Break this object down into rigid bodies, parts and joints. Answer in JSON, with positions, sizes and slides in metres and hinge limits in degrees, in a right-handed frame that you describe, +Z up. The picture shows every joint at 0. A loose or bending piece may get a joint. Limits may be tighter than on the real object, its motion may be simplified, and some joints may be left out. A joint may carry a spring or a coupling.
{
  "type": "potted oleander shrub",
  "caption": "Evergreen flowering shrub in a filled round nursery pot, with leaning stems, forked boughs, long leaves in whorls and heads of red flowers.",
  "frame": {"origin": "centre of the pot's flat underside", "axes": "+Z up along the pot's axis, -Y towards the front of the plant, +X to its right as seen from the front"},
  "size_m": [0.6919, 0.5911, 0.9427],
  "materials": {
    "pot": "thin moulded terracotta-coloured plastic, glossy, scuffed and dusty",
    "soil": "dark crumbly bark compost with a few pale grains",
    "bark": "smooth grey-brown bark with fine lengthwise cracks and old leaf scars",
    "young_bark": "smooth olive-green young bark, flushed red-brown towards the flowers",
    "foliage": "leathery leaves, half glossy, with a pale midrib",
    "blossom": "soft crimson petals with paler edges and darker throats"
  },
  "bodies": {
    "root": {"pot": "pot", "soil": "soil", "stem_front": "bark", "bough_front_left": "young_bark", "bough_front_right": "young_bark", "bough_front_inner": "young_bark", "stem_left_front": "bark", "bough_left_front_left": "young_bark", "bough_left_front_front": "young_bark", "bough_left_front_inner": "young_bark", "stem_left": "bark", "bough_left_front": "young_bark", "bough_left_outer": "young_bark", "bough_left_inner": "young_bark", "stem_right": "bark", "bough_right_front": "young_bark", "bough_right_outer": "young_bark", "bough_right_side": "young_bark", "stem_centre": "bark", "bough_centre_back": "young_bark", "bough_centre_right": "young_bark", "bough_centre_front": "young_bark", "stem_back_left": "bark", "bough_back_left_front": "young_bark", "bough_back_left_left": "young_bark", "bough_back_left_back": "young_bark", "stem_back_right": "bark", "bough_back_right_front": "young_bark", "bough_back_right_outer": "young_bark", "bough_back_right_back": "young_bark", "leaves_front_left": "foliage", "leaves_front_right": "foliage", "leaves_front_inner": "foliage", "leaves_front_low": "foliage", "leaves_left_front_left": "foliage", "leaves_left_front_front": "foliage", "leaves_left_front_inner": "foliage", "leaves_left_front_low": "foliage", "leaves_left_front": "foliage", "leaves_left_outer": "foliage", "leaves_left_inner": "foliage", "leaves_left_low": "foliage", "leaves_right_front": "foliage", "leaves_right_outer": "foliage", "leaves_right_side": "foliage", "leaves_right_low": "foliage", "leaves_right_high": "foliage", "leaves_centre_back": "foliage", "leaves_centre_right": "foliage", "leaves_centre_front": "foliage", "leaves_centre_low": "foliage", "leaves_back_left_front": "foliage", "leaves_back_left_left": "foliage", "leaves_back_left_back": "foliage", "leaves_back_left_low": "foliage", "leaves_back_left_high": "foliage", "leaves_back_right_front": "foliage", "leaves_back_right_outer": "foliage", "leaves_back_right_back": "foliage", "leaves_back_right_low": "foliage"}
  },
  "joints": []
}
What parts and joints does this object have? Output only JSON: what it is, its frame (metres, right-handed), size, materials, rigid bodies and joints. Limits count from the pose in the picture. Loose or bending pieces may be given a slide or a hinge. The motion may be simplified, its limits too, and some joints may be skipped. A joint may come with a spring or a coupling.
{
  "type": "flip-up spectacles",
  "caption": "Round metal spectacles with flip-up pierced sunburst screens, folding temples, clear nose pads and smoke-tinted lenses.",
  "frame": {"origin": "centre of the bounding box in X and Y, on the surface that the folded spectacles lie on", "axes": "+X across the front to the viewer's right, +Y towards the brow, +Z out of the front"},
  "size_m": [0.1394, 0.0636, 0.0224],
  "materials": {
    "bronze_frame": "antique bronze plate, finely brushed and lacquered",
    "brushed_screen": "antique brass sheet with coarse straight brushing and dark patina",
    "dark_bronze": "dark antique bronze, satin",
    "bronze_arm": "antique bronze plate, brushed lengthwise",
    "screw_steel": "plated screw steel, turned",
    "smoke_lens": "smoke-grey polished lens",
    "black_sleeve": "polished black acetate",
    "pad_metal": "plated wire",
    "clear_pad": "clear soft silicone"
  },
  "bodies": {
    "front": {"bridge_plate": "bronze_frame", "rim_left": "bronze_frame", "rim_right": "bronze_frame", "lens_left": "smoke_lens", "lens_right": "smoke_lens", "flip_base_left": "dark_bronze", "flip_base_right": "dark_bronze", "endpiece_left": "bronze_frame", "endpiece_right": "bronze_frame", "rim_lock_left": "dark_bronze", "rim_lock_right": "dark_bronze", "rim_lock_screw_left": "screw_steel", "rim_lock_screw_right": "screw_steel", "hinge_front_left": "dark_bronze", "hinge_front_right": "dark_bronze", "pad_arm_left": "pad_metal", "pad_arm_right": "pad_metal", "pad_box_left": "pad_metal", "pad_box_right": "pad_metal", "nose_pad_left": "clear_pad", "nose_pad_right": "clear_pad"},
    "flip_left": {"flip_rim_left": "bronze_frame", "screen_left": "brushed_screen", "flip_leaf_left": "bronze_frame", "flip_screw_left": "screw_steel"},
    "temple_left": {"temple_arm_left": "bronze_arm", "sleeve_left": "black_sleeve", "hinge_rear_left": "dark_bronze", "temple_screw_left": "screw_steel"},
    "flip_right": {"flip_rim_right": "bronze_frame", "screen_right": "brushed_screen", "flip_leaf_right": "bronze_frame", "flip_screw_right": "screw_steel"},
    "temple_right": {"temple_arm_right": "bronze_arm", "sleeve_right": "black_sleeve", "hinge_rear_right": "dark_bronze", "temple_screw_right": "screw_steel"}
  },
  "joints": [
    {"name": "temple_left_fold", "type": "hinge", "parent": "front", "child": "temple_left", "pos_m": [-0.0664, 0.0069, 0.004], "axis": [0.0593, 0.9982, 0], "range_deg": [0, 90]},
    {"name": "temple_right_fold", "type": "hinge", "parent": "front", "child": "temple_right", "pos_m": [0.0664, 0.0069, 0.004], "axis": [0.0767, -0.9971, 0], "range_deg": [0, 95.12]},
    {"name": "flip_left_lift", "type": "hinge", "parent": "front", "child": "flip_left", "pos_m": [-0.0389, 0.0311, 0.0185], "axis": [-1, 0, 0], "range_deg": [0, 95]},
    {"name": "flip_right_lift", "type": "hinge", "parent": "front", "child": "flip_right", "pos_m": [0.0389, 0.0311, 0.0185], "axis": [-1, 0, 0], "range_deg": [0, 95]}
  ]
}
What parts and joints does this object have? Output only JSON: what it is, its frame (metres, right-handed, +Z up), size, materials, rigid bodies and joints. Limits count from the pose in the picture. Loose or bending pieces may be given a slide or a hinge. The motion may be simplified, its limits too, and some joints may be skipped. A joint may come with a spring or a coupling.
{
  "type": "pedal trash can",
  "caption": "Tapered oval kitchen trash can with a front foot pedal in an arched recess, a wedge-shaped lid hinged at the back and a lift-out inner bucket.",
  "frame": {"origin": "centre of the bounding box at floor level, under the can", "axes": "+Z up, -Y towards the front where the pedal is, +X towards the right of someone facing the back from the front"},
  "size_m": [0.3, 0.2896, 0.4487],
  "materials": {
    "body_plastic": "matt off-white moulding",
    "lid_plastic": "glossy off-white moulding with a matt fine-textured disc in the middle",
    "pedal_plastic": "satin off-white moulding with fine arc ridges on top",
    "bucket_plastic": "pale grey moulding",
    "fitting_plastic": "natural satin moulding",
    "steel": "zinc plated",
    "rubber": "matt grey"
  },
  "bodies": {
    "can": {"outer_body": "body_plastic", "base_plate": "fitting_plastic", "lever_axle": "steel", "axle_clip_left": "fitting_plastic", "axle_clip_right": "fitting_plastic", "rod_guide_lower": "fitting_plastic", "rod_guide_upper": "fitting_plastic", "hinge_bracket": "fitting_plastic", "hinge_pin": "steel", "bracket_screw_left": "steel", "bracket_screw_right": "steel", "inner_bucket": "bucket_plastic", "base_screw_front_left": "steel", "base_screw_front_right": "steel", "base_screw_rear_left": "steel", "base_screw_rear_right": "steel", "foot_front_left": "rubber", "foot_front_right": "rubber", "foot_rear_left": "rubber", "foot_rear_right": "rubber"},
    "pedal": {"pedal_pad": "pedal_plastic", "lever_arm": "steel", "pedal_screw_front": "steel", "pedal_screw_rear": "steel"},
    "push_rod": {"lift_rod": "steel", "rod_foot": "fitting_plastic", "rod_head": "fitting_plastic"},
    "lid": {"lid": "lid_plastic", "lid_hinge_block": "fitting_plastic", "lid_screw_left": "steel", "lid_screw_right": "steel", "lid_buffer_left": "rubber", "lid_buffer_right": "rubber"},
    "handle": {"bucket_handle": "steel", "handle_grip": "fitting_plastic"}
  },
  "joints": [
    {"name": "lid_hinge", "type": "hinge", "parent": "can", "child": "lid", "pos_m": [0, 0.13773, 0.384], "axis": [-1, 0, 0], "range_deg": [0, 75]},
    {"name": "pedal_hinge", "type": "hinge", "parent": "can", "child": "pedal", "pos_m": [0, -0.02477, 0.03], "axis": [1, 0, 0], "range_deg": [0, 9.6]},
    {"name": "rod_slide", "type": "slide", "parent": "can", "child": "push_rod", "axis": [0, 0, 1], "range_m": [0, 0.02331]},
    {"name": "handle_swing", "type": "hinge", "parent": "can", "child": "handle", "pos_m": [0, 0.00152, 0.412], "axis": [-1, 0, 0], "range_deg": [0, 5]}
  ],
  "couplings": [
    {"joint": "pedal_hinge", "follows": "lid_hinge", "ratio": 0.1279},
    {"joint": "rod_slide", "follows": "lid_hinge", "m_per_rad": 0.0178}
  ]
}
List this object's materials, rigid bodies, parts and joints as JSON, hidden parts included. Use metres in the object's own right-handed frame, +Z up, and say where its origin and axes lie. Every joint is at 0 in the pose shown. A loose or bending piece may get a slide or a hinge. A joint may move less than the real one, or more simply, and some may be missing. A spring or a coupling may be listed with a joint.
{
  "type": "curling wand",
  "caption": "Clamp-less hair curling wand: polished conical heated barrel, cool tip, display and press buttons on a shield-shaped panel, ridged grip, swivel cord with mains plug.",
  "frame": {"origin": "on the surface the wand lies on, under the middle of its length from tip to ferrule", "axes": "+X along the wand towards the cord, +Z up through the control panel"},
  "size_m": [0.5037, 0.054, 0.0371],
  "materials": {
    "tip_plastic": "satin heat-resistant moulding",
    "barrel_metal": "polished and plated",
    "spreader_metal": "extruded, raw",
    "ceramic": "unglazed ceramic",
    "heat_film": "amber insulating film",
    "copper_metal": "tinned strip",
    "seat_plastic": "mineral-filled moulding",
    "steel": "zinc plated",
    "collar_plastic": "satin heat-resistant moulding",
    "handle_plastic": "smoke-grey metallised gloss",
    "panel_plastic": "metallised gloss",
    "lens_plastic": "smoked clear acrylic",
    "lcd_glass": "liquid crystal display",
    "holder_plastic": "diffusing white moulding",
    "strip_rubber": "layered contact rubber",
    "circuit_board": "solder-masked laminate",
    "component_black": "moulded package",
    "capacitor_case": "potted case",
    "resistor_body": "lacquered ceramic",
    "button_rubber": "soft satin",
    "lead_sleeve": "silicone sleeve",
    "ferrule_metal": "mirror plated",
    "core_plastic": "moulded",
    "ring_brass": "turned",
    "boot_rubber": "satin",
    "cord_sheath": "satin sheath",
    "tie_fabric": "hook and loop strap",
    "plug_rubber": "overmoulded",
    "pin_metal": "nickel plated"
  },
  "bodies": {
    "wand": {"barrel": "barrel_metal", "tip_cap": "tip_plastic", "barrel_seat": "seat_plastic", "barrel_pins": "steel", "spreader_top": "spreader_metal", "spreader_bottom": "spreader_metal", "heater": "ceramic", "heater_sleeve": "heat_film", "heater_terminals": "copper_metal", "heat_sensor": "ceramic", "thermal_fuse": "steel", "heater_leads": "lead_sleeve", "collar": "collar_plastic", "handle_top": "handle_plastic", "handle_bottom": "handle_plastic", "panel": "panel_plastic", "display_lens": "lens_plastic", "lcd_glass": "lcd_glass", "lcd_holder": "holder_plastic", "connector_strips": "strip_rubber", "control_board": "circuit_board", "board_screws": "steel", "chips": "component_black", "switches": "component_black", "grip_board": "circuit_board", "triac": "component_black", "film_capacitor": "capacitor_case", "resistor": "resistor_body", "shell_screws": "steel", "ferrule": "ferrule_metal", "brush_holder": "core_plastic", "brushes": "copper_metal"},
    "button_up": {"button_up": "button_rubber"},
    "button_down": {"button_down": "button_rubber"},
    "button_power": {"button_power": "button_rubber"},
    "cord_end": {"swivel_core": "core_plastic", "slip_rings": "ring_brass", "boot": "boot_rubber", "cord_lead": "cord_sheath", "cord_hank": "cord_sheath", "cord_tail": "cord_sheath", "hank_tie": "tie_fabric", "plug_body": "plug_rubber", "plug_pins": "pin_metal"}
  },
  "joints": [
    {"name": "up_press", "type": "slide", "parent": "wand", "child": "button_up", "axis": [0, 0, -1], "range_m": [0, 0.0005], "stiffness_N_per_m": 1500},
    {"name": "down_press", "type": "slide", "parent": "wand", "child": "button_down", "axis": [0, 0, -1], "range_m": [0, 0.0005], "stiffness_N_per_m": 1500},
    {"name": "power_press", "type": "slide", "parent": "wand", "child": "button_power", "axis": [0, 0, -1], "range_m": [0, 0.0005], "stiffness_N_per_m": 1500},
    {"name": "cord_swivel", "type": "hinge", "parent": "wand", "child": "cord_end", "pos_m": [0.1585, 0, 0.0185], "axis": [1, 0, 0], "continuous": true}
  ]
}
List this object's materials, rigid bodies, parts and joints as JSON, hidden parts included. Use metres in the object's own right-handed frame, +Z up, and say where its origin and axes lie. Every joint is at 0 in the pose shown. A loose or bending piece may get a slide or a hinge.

*Your instructions*. Using the records above, select and copy every line that has the word "pieces".

*Complete output*.
What parts and joints does this object have? Output only JSON: what it is, its frame (metres, right-handed), size, materials, rigid bodies and joints. Limits count from the pose in the picture. Loose or bending pieces may be given a slide or a hinge. The motion may be simplified, its limits too, and some joints may be skipped. A joint may come with a spring or a coupling.
What parts and joints does this object have? Output only JSON: what it is, its frame (metres, right-handed, +Z up), size, materials, rigid bodies and joints. Limits count from the pose in the picture. Loose or bending pieces may be given a slide or a hinge. The motion may be simplified, its limits too, and some joints may be skipped. A joint may come with a spring or a coupling.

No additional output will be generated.